Tuesday, June 19, 2012

‘Palmer panhandler’ holds to Constitution


I spotted Daniel Bennett a few weeks ago at the heart of downtown Palmer - the corner of Evergreen and South Alaska, across from NonEssentials. 
Bennett is known around town as “the Palmer panhandler” but I’d never seen him before. 
I walked over. We chatted.  
Turns out Bennett, who works the corner from a wheeled walker with a seat, is disabled. He’ll tell you that a drunk truck driver hit him in 1968. He lives on disability payments. A caretaker drives him around in a beat-up Grand Marquis. 
He can always use a little help, he says.  
But the 57-year-old Bennett also enjoys a little conversation. 
This self-described “Minister of Humor” knows a lot of jokes. G-rated jokes. Why don’t anteaters need much in the way of veterinary care? Anty-bodies. They’re full of ‘em.
He also considers his pursuit of street-corner donations a constitutionally protected right. 
Bennett displays a laminated sign. The front says, “NEED CASH PLEASE GIVE THANKS ALOT.” 
The back features a mish-mash of personal affirmations including “We cannot condemn each other for misunderstanding one another’s separate realities.” 
It also bears language from what Bennett considers the most pertinent section of the First Amendment: “Congress shall make no law ... abridging the freedom of speech ... or the right of people peaceably to assemble.” 
Speech that solicits funds is protected by the First Amendment, he says. The protections afforded by the First Amendment are nowhere stronger than in streets and parks. 
He’s argued that point during a 2007 public hearing in Juneau on a new panhandling ordinance (it clarified where and when people can panhandle, replacing an outright ban). 
He also brought up the First Amendment in court - multiple times. 
A Wasilla police officer arrested Bennett at the Crusey Street McDonald’s in August 2010, one of several arrests he experienced at that location. The code he violated: a pedestrian on a highway may not solicit employment, business or contributions.
Bennett, representing himself, argued his constitutional rights before Palmer District Judge John Wolfe. 
Wolfe ultimately found Bennett not guilty, but not because the arrest was unconstitutional.
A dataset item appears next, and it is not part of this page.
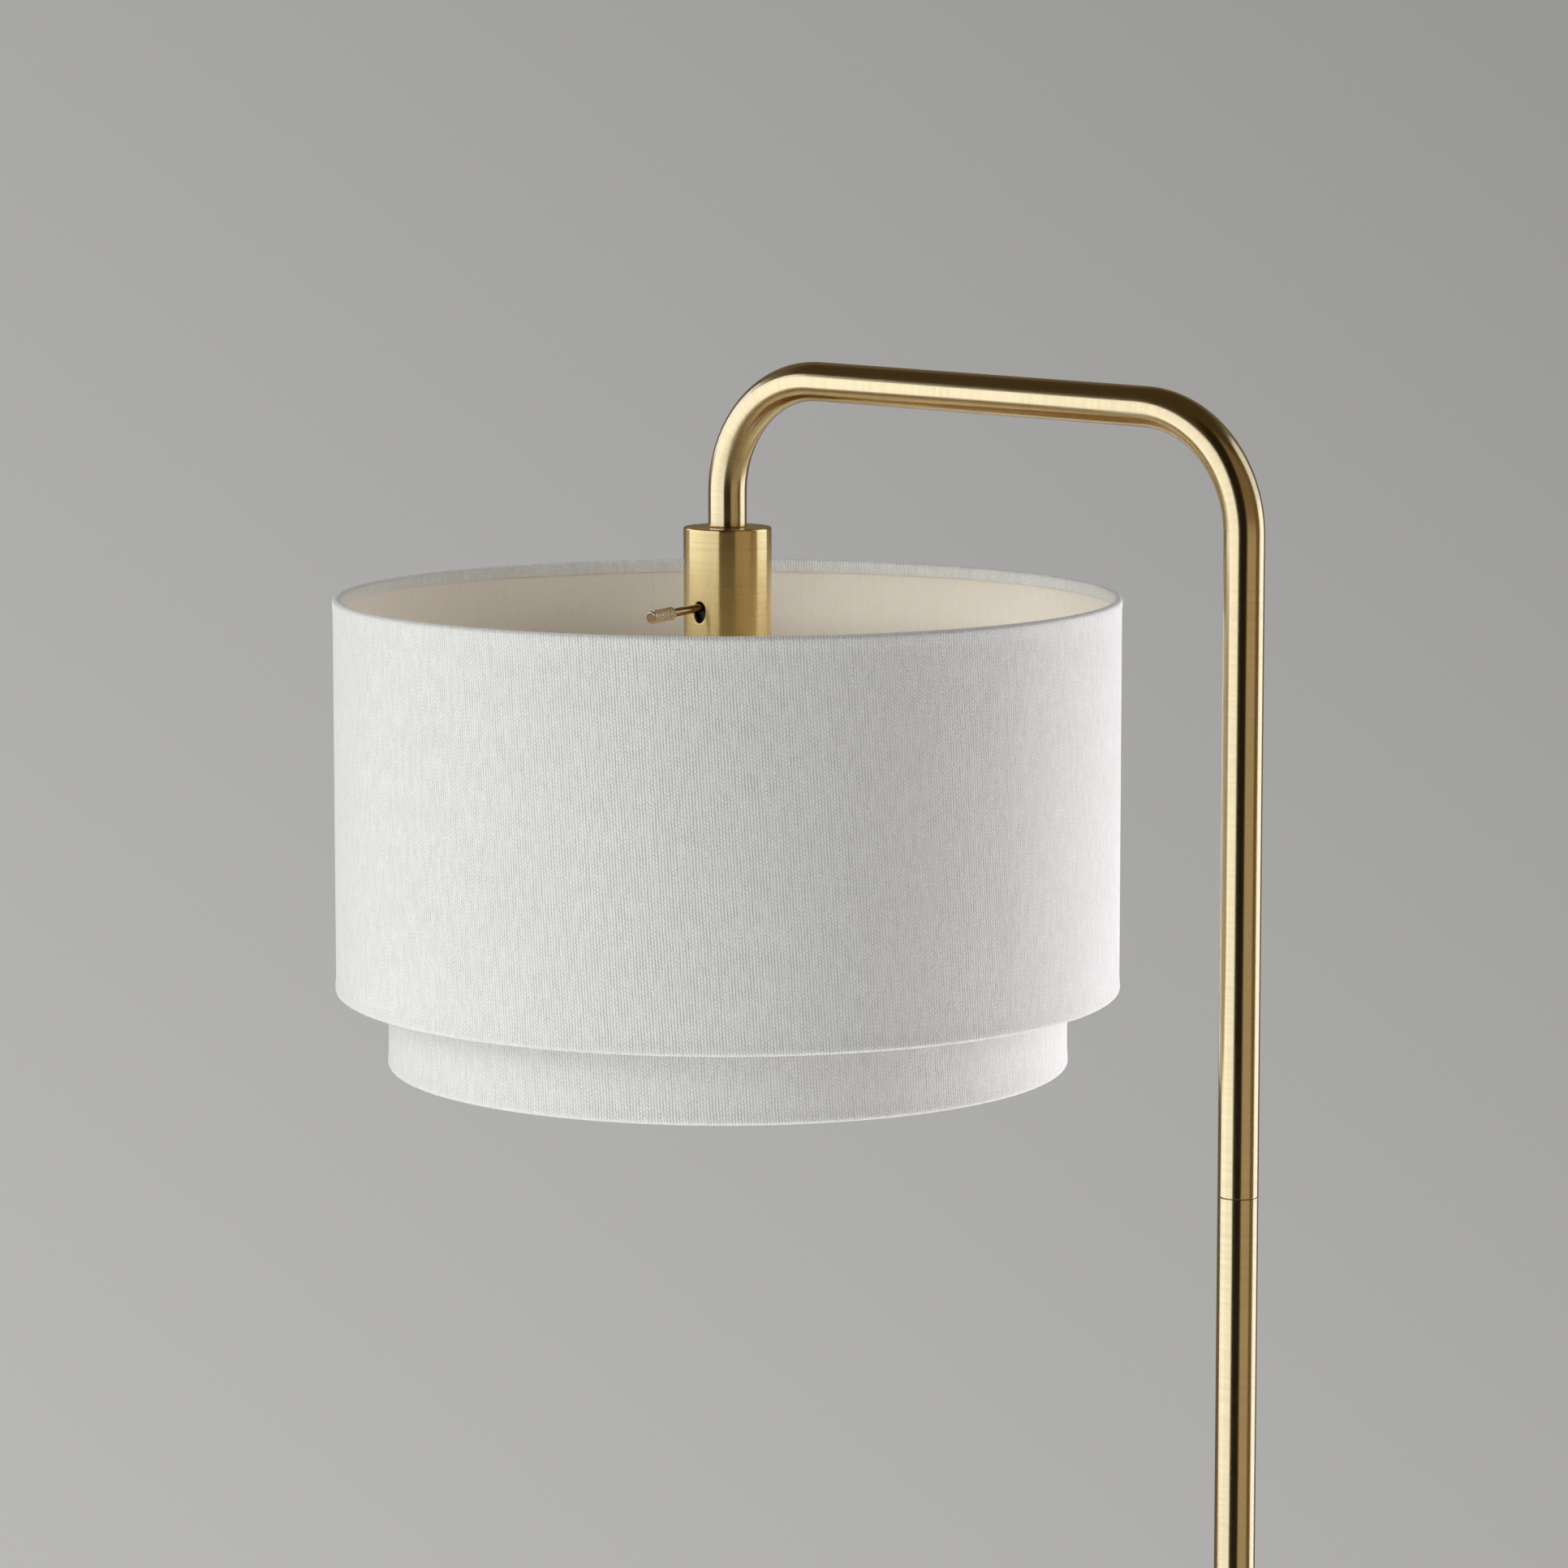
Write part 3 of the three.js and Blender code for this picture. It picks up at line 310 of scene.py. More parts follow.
def piece(name, shape, material, replaced=(), body="lamp", place=None, smooth_to=35):
    """Turns a shape into an object of the lamp, hangs it on its body and hides the parts that it replaces.
    """
    if place is not None:
        bmesh.ops.transform(shape, matrix=place, verts=shape.verts)
    limit = math.radians(smooth_to)
    for face in shape.faces:
        face.smooth = True
    for edge in shape.edges:
        edge.smooth = len(edge.link_faces) == 2 and edge.calc_face_angle() < limit
    made = mesh_object(name, shape, material)
    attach(made, body)
    if replaced:
        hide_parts(*replaced)
    return made


# ---------------------------------------------------------------- material helpers


def colour(code):
    """An sRGB hex colour as linear RGBA."""
    parts = [int(code[i:i + 2], 16) / 255 for i in (1, 3, 5)]
    return (*[p / 12.92 if p <= 0.04045 else ((p + 0.055) / 1.055) ** 2.4 for p in parts], 1.0)


def add(tree, kind, inputs=None, **settings):
    """Adds a node with its settings, and fills or links its inputs."""
    made = tree.nodes.new("ShaderNode" + kind)
    for key, value in settings.items():
        setattr(made, key, value)
    for key, value in (inputs or {}).items():
        if isinstance(value, bpy.types.NodeSocket):
            tree.links.new(value, made.inputs[key])
        else:
            made.inputs[key].default_value = value
    return made


def blank(name, **surface):
    """A material with a bare shader; its constant values are set on the shader itself."""
    material = bpy.data.materials.new(name)
    material.use_nodes = True
    tree = material.node_tree
    shader = tree.nodes["Principled BSDF"]
    for key, value in surface.items():
        shader.inputs[key.replace("_", " ")].default_value = value
    return material, tree, shader


def maths(tree, operation, *values):
    """The result of a Math node."""
    return add(tree, "Math", dict(enumerate(values)), operation=operation).outputs[0]


def remap(tree, value, low, high, new_low=0.0, new_high=1.0):
    """A value stretched so that its range from low to high becomes new_low to new_high."""
    return add(tree, "MapRange", {0: value, 1: low, 2: high, 3: new_low, 4: new_high}).outputs[0]


def scaled(tree, vector, factor):
    return add(tree, "VectorMath", {0: vector, 3: factor}, operation="SCALE").outputs["Vector"]


def stretched(tree, uv, across, upward):
    """Surface coordinates counted in steps of so many millimetres across and upward."""
    scale = (1 / (across * MM), 1 / (upward * MM), 1.0)
    return add(tree, "Mapping", {"Vector": uv, "Scale": scale}).outputs[0]


def noise(tree, place, scale, detail, dimensions="3D", **more):
    """The value of a noise texture."""
    inputs = {"Vector": place, "Scale": scale, "Detail": detail, **more}
    return add(tree, "TexNoise", inputs, noise_dimensions=dimensions).outputs["Fac"]


def arches(tree, value):
    """A row of half-round arches, one to each whole step of a value."""
    return maths(tree, "SINE", maths(tree, "MULTIPLY", maths(tree, "FRACT", value), math.pi))


def dress(tree, shader, share, first, second, height, bump, depth, rough=None):
    """Gives a shader its two mixed colours, its relief (depth in millimetres) and its roughness."""
    mixed = add(tree, "Mix", {0: share, 6: colour(first), 7: colour(second)}, data_type="RGBA")
    relief = add(tree, "Bump", {"Height": height, "Strength": bump, "Distance": depth * MM})
    tree.links.new(mixed.outputs[2], shader.inputs["Base Color"])
    tree.links.new(relief.outputs[0], shader.inputs["Normal"])
    if rough is not None:
        tree.links.new(rough, shader.inputs["Roughness"])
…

Bennett’s solicitation occurred on the sidewalk, not the highway. Wolfe handed down another not guilty when Bennett was arrested later that year. 
Magistrate Craig Condie found Bennett not guilty the next year.
Bennett remembers the magistrate saying something about the arrests being a waste of time.
Magistrates can’t comment on such stuff. Notes from that 2011 hearing weren’t available at the courthouse. 

Bennett, who showed up as “Stone Eternal Love” on one court filing, said he leaves his fate up to the universe these days. Ask and ye shall receive, he told me. 
“It’s an act of faith,” he said. Then he raised his sign as another car drove past.